What is asked: The exercise asks for every line of the data to be reproduced exactly.

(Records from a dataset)
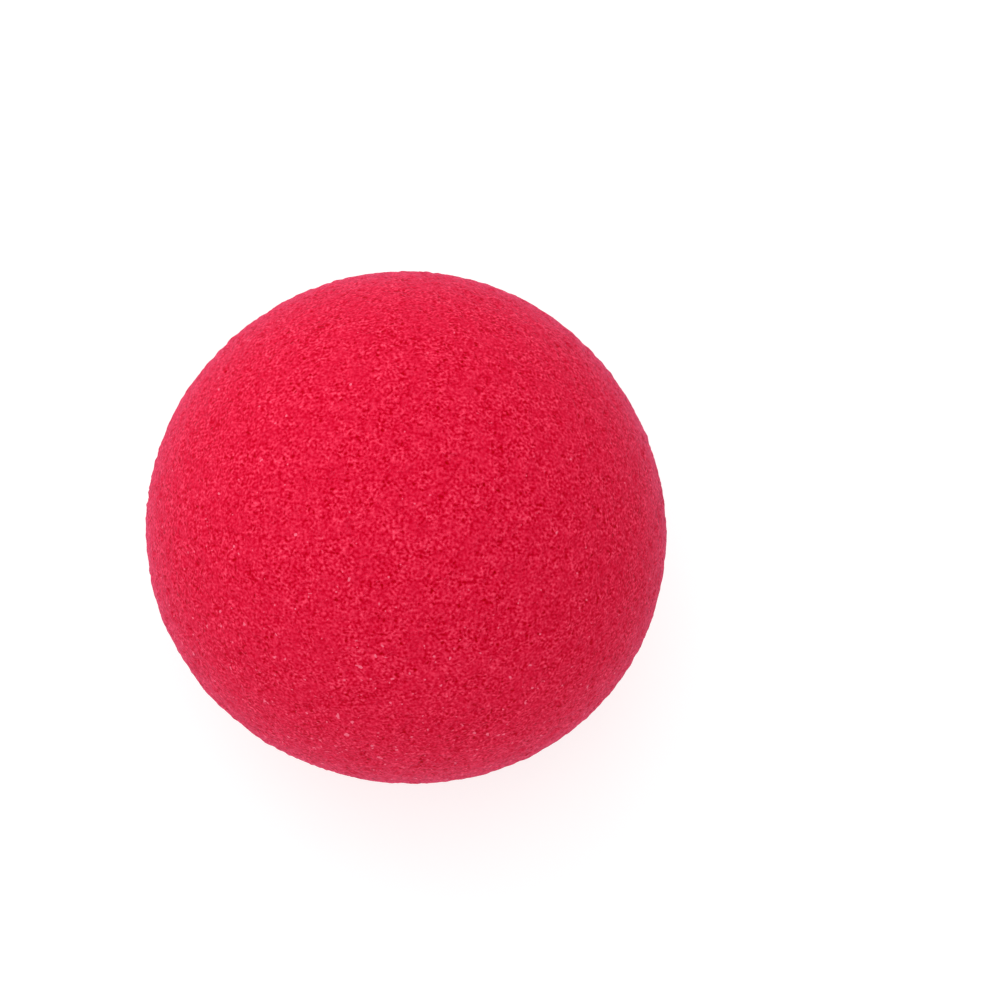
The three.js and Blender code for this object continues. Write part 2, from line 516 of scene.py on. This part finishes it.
# How strong the room is at the foot of its walls and above it, how much it gains towards the left, and where
# the foot of the walls ends, as the sine of the angle above the horizon
wall_strength = 0.714
room_strength = 0.514
left_gain = 0.25
wall_edge = (math.sin(math.radians(5)), math.sin(math.radians(24)))
room = bpy.data.worlds.new("white room")
room.use_nodes = True
room_tree = room.node_tree
backdrop = room_tree.nodes["Background"].inputs
backdrop["Color"].default_value = (1, 1, 1, 1)
direction_seen = room_tree.nodes.new("ShaderNodeTexCoord").outputs["Generated"]
seen = add_node(room_tree, "ShaderNodeSeparateXYZ", Vector=direction_seen).outputs
even_light = smooth_range(room_tree, seen["Z"], wall_edge, wall_strength, room_strength)
room_light = maths(room_tree, "MULTIPLY_ADD", seen["X"], -left_gain, even_light)
room_tree.links.new(room_light, backdrop["Strength"])
bpy.context.scene.world = room


def soft_window(name, towards, distance, side, power):
    """A square soft light that stands in a direction from the ball, at a distance, and faces it."""
    data = bpy.data.lights.new(name, "AREA")
    data.size = side
    data.energy = power
    light = bpy.data.objects.new(name, data)
    away = Vector(towards).normalized()
    light.location = ball_centre + away * distance
    light.rotation_euler = away.to_track_quat("Z", "Y").to_euler()
    light.visible_camera = False
    bpy.context.collection.objects.link(light)


soft_window("window", towards=(-0.3, 0.7, 0.65), distance=0.9, side=0.9, power=2.25)
soft_window("ceiling", towards=(0, 0, 1), distance=0.9, side=0.9, power=4.15)

# The camera.
# It stands where the photograph was taken from, well above the table, with the ball left of the middle.

# The frame's side, the middle of the ball in it and the ball's radius, in pixels of the photograph
frame_pixels = 1002
ball_at = (407, 527.2)
ball_pixels = 257.4
# The lens and the sensor's width, in millimetres
lens = 85.0
sensor = 36.0
view_elevation = math.radians(75)

focal_pixels = lens / sensor * frame_pixels
distance = ball_radius / math.sin(math.atan(ball_pixels / focal_pixels))
back = Vector((0, -math.cos(view_elevation), math.sin(view_elevation)))
right = Vector((1, 0, 0))
up = back.cross(right)
aside = (frame_pixels / 2 - ball_at[0]) / focal_pixels * distance
above = (ball_at[1] - frame_pixels / 2) / focal_pixels * distance
camera_data = bpy.data.cameras.new("camera")
camera_data.lens = lens
camera_data.sensor_width = sensor
camera = bpy.data.objects.new("camera", camera_data)
bpy.context.collection.objects.link(camera)
camera.location = ball_centre + back * distance
facing = (back * distance - right * aside - up * above).normalized()
level = up.cross(facing).normalized()
camera.rotation_euler = Matrix((level, facing.cross(level), facing)).transposed().to_euler()
bpy.context.scene.camera = camera
bpy.context.scene.view_settings.view_transform = "Standard"
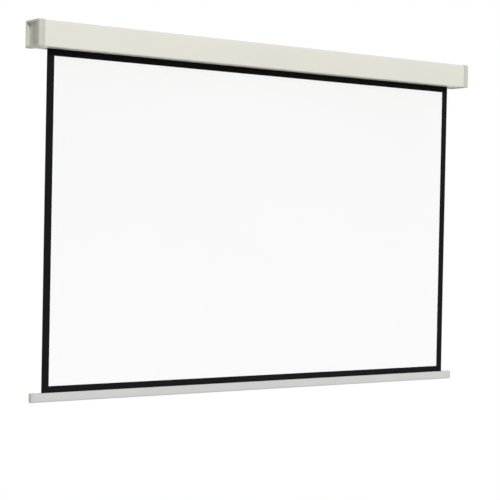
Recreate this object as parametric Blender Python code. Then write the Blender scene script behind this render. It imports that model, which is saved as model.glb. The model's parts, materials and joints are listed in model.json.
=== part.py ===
"""Wall-hung pull-down projector screen: a spring roller in a steel case, a bordered sheet and a slat.

Metres, +Z up. X runs along the case, the wall is the plane Y = 0 and the screen's front faces -Y.
The origin lies on the wall, level with the middle of the case. The screen is drawn fully down.
"""

import math

import bmesh
import bpy
from mathutils import Matrix, Vector

# Picture and sheet
IMAGE_WIDTH = 1.600
IMAGE_HEIGHT = 1.000
BORDER = 0.020
SIDE_BORDER = 0.025
FABRIC_THICK = 0.00045

# Case: a folded steel channel, open along its underside, drawn as one panel for each wall or fold
CASE_HEIGHT = 0.080
CASE_DEPTH = 0.085
CASE_OVERHANG = 0.055
CASE_SHEET = 0.0010
CASE_TOP_ROUND = 0.006
CASE_ROUND = 0.003
FOLD_LIP = 0.0005
SHEET_DRILL = 0.004
WALL_GAP = 0.006
FABRIC_SETBACK = 0.050
SLOT_WIDTH = 0.016
HEM_HEIGHT = 0.004
HEM_ROUND = 0.0016

# Moulded end caps, each a hood over the case's end with a deep sunk panel behind a broad front rim
CAP_WALL = 0.014
CAP_HOOD = 0.020
CAP_PROUD = 0.0015
CAP_RIM = 0.006
CAP_FRONT_RIM = 0.018
CAP_INSET = 0.0105
CAP_INSET_ROUND = 0.005
CAP_EDGE_ROUND = 0.0022
CAP_SEAT = CAP_INSET + 0.0015
CAP_SEAT_RADIUS = 0.0045

# Bearing brackets riveted inside the case's ends
PLATE_THICK = 0.0020
PLATE_FLANGE = 0.018
CAP_SCREW_RADIUS = 0.0020
CAP_SCREW_INSET = 0.019
RIVET_RADIUS = 0.0016
RIVET_INSET = 0.021
RIVET_EDGE = 0.005

# Roller
TUBE_RADIUS = 0.0175
TUBE_WALL = 0.0012
ROLLER_LIFT = 0.004
TAPE_THICK = 0.0002
TAPE_WIDTH = 0.020
WRAP_TURNS = 2
PLUG_DEPTH = 0.030
PLUG_FLANGE = 0.009
ROD_RADIUS = 0.0040
BLADE_THICK = 0.0040
BUSH_WALL = 0.0030
BUSH_FLANGE = 0.0020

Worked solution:
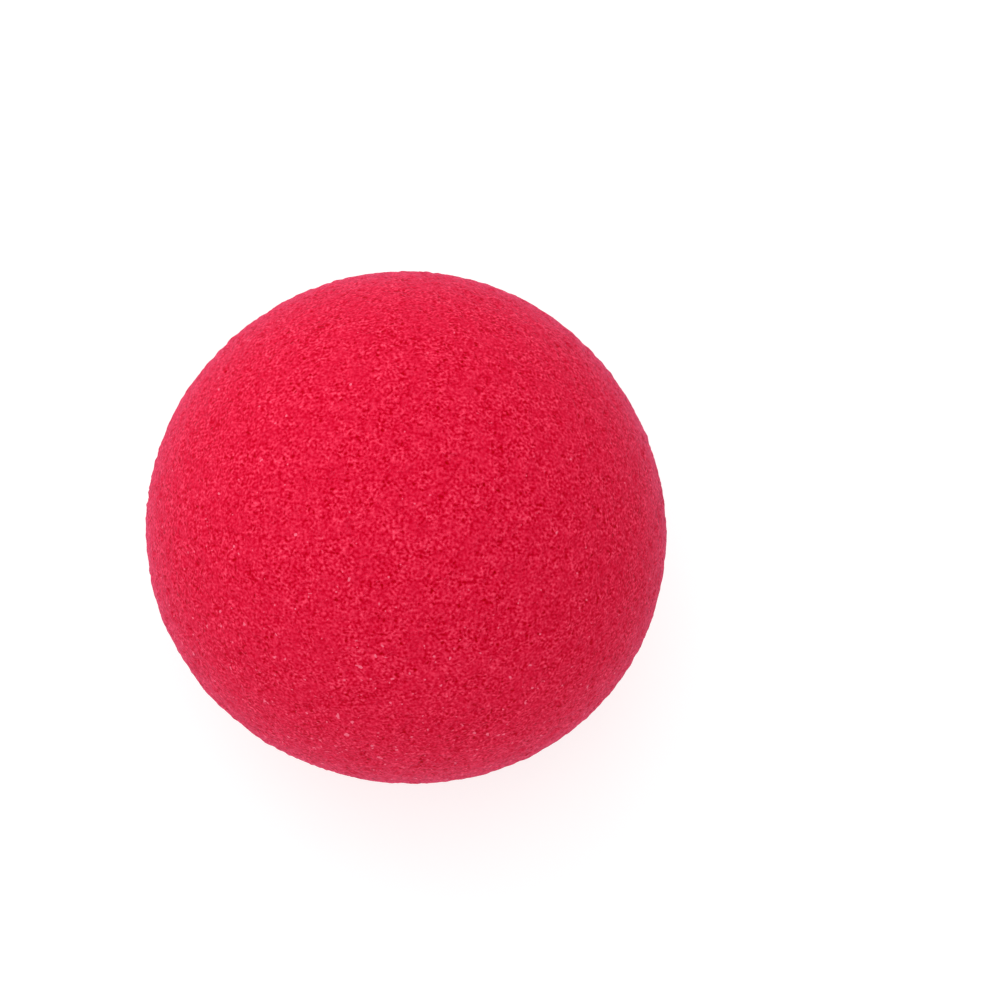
The three.js and Blender code for this object continues. Write part 2, from line 516 of scene.py on. This part finishes it.
# How strong the room is at the foot of its walls and above it, how much it gains towards the left, and where
# the foot of the walls ends, as the sine of the angle above the horizon
wall_strength = 0.714
room_strength = 0.514
left_gain = 0.25
wall_edge = (math.sin(math.radians(5)), math.sin(math.radians(24)))
room = bpy.data.worlds.new("white room")
room.use_nodes = True
room_tree = room.node_tree
backdrop = room_tree.nodes["Background"].inputs
backdrop["Color"].default_value = (1, 1, 1, 1)
direction_seen = room_tree.nodes.new("ShaderNodeTexCoord").outputs["Generated"]
seen = add_node(room_tree, "ShaderNodeSeparateXYZ", Vector=direction_seen).outputs
even_light = smooth_range(room_tree, seen["Z"], wall_edge, wall_strength, room_strength)
room_light = maths(room_tree, "MULTIPLY_ADD", seen["X"], -left_gain, even_light)
room_tree.links.new(room_light, backdrop["Strength"])
bpy.context.scene.world = room


def soft_window(name, towards, distance, side, power):
    """A square soft light that stands in a direction from the ball, at a distance, and faces it."""
    data = bpy.data.lights.new(name, "AREA")
    data.size = side
    data.energy = power
    light = bpy.data.objects.new(name, data)
    away = Vector(towards).normalized()
    light.location = ball_centre + away * distance
    light.rotation_euler = away.to_track_quat("Z", "Y").to_euler()
    light.visible_camera = False
    bpy.context.collection.objects.link(light)


soft_window("window", towards=(-0.3, 0.7, 0.65), distance=0.9, side=0.9, power=2.25)
soft_window("ceiling", towards=(0, 0, 1), distance=0.9, side=0.9, power=4.15)

# The camera.
# It stands where the photograph was taken from, well above the table, with the ball left of the middle.

# The frame's side, the middle of the ball in it and the ball's radius, in pixels of the photograph
frame_pixels = 1002
ball_at = (407, 527.2)
ball_pixels = 257.4
# The lens and the sensor's width, in millimetres
lens = 85.0
sensor = 36.0
view_elevation = math.radians(75)

focal_pixels = lens / sensor * frame_pixels
distance = ball_radius / math.sin(math.atan(ball_pixels / focal_pixels))
back = Vector((0, -math.cos(view_elevation), math.sin(view_elevation)))
right = Vector((1, 0, 0))
up = back.cross(right)
aside = (frame_pixels / 2 - ball_at[0]) / focal_pixels * distance
above = (ball_at[1] - frame_pixels / 2) / focal_pixels * distance
camera_data = bpy.data.cameras.new("camera")
camera_data.lens = lens
camera_data.sensor_width = sensor
camera = bpy.data.objects.new("camera", camera_data)
bpy.context.collection.objects.link(camera)
camera.location = ball_centre + back * distance
facing = (back * distance - right * aside - up * above).normalized()
level = up.cross(facing).normalized()
camera.rotation_euler = Matrix((level, facing.cross(level), facing)).transposed().to_euler()
bpy.context.scene.camera = camera
bpy.context.scene.view_settings.view_transform = "Standard"
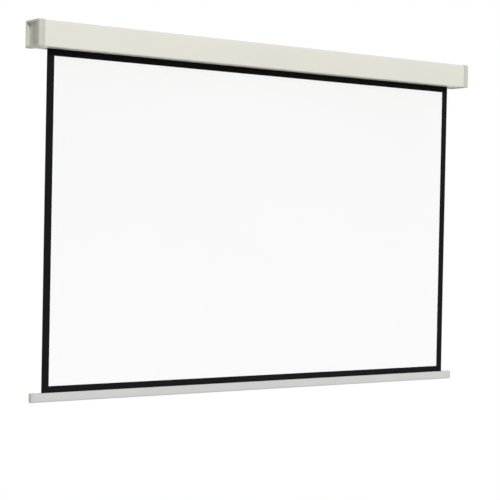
Recreate this object as parametric Blender Python code. Then write the Blender scene script behind this render. It imports that model, which is saved as model.glb. The model's parts, materials and joints are listed in model.json.
=== part.py ===
"""Wall-hung pull-down projector screen: a spring roller in a steel case, a bordered sheet and a slat.

Metres, +Z up. X runs along the case, the wall is the plane Y = 0 and the screen's front faces -Y.
The origin lies on the wall, level with the middle of the case. The screen is drawn fully down.
"""

import math

import bmesh
import bpy
from mathutils import Matrix, Vector

# Picture and sheet
IMAGE_WIDTH = 1.600
IMAGE_HEIGHT = 1.000
BORDER = 0.020
SIDE_BORDER = 0.025
FABRIC_THICK = 0.00045

# Case: a folded steel channel, open along its underside, drawn as one panel for each wall or fold
CASE_HEIGHT = 0.080
CASE_DEPTH = 0.085
CASE_OVERHANG = 0.055
CASE_SHEET = 0.0010
CASE_TOP_ROUND = 0.006
CASE_ROUND = 0.003
FOLD_LIP = 0.0005
SHEET_DRILL = 0.004
WALL_GAP = 0.006
FABRIC_SETBACK = 0.050
SLOT_WIDTH = 0.016
HEM_HEIGHT = 0.004
HEM_ROUND = 0.0016

# Moulded end caps, each a hood over the case's end with a deep sunk panel behind a broad front rim
CAP_WALL = 0.014
CAP_HOOD = 0.020
CAP_PROUD = 0.0015
CAP_RIM = 0.006
CAP_FRONT_RIM = 0.018
CAP_INSET = 0.0105
CAP_INSET_ROUND = 0.005
CAP_EDGE_ROUND = 0.0022
CAP_SEAT = CAP_INSET + 0.0015
CAP_SEAT_RADIUS = 0.0045

# Bearing brackets riveted inside the case's ends
PLATE_THICK = 0.0020
PLATE_FLANGE = 0.018
CAP_SCREW_RADIUS = 0.0020
CAP_SCREW_INSET = 0.019
RIVET_RADIUS = 0.0016
RIVET_INSET = 0.021
RIVET_EDGE = 0.005

# Roller
TUBE_RADIUS = 0.0175
TUBE_WALL = 0.0012
ROLLER_LIFT = 0.004
TAPE_THICK = 0.0002
TAPE_WIDTH = 0.020
WRAP_TURNS = 2
PLUG_DEPTH = 0.030
PLUG_FLANGE = 0.009
ROD_RADIUS = 0.0040
BLADE_THICK = 0.0040
BUSH_WALL = 0.0030
BUSH_FLANGE = 0.0020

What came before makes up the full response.